Справедливость все-таки восторжествовала. 26 мая 1993 года Маша сдала вступительные экзамены в гуманитарный, 9-а класс своей школы, подготовив гору  материала  по литературе, охватывающей  значительно  больший объем информации,  чем в свое время приходилось сдавать мне, да многим другим ее сверстникам. Здесь, помимо привычных русских классиков, были и Стендаль, и Булгаков, Гаршин и Достоевский,  были Петрарка и  Нагорная  Проповедь  из Евангелия, - вещи, не совсем понятные да и, наверное, не слишком уместные для чтения в таком возрасте.
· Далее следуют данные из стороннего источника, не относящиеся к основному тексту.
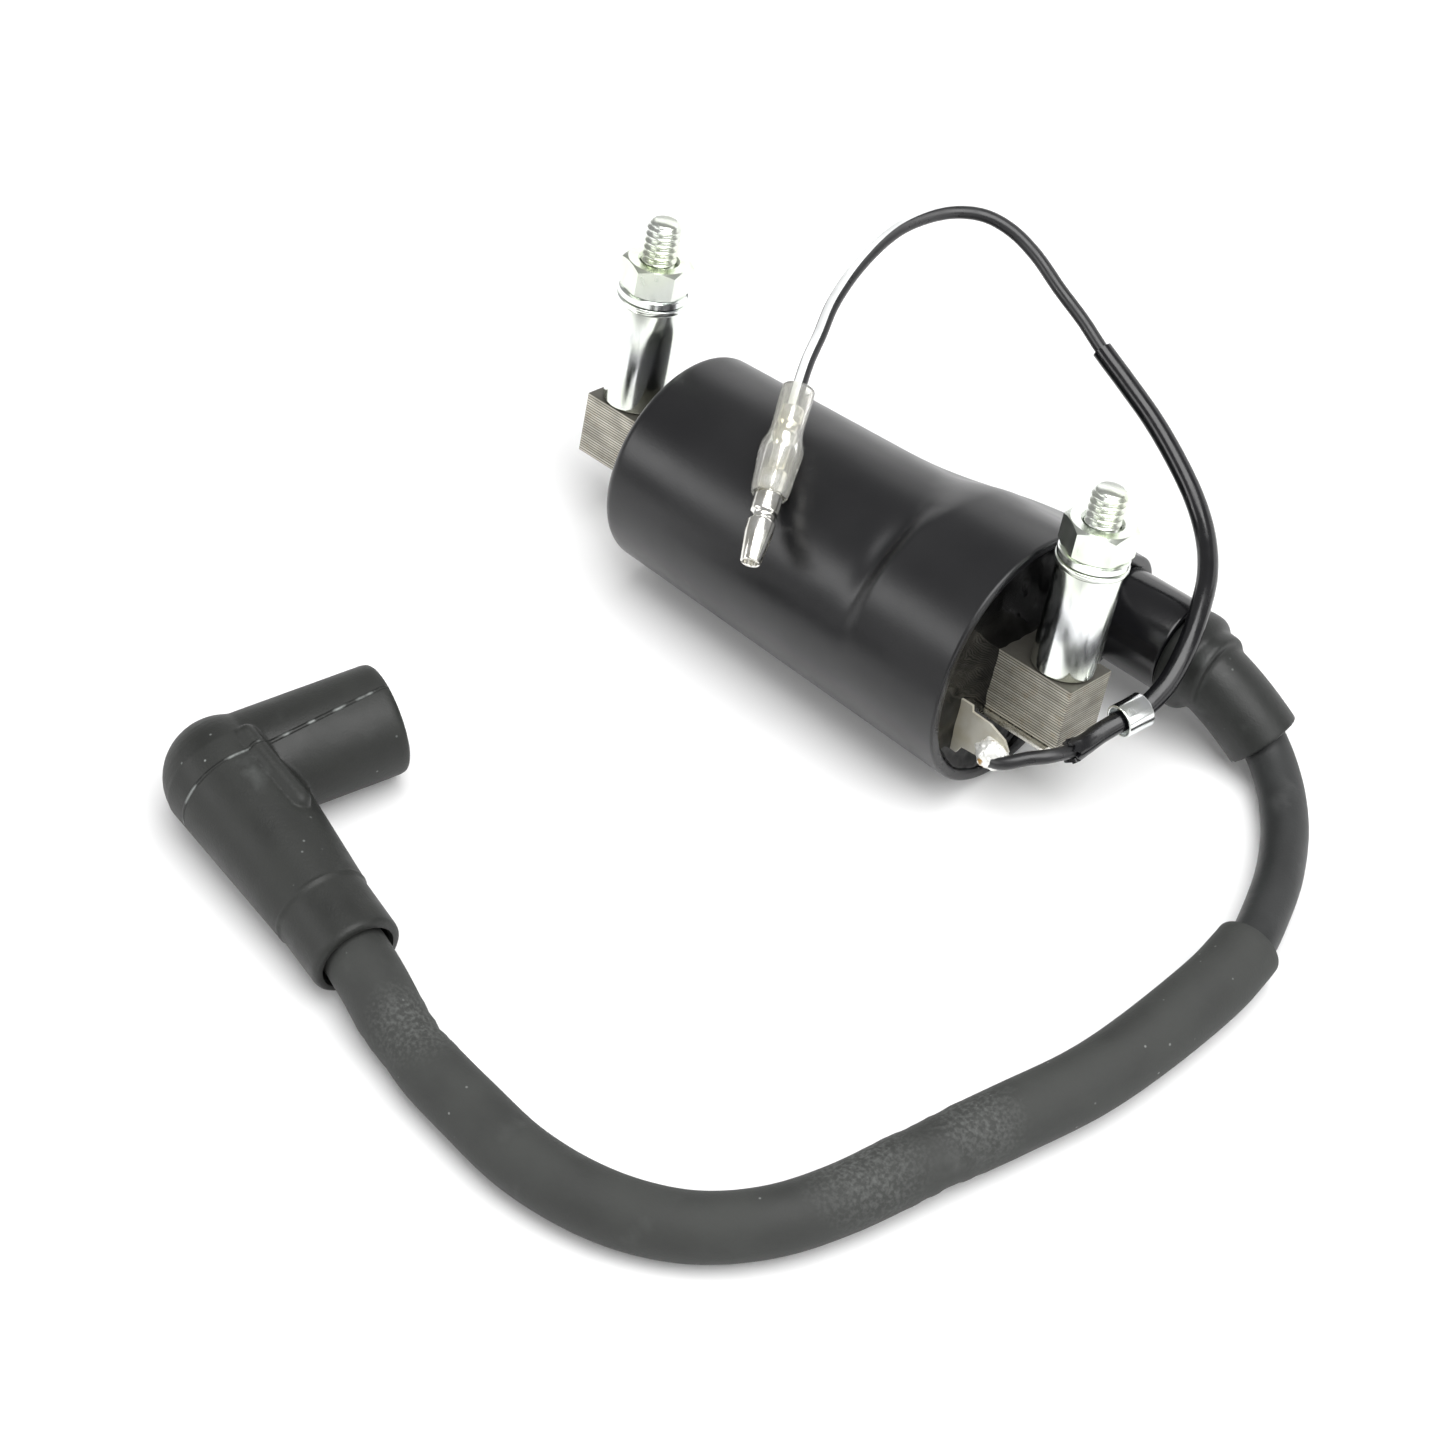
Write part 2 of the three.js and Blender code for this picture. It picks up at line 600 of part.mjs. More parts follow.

Наша новоиспеченная гимназия многое брала не столько  качеством  знаний, сколько -количеством, и в этом она явно преуспела.  В новом классе Маша была «выше крыши» загружена всевозможными, подчас идиотскими заданиями: каждый вечер мы с ней просиживали допоздна, собирая материал для докладов и сочинений, а  потом  она  бежала в  свою художественную  школу,  где отдыхала душой. И  тем  не  менее,  в новом коллективе Маша ожила:  здесь подобрались трудолюбивые и развитые девочки, с  которыми  ей  сразу  же стало интересно. Появились новые подруги, Оля Кияйкина и Полина Постолатий, до сих пор остающиеся ей добрыми  друзьями. Даже Маша  изменилась - стала  веселой и общительной, приобрела некоторую  популярность среди своих  ровесников. Труд, каким  бы неблагодарным он  ни казался на первый  взгляд, никогда  не пропадает напрасно. Судьба воздает нам рано или поздно по делам, хотя чаще поздно, чем рано. На смену одним кумирам и мучителям приходят другие. Постоянные изменения - непреложный закон нашей жизни.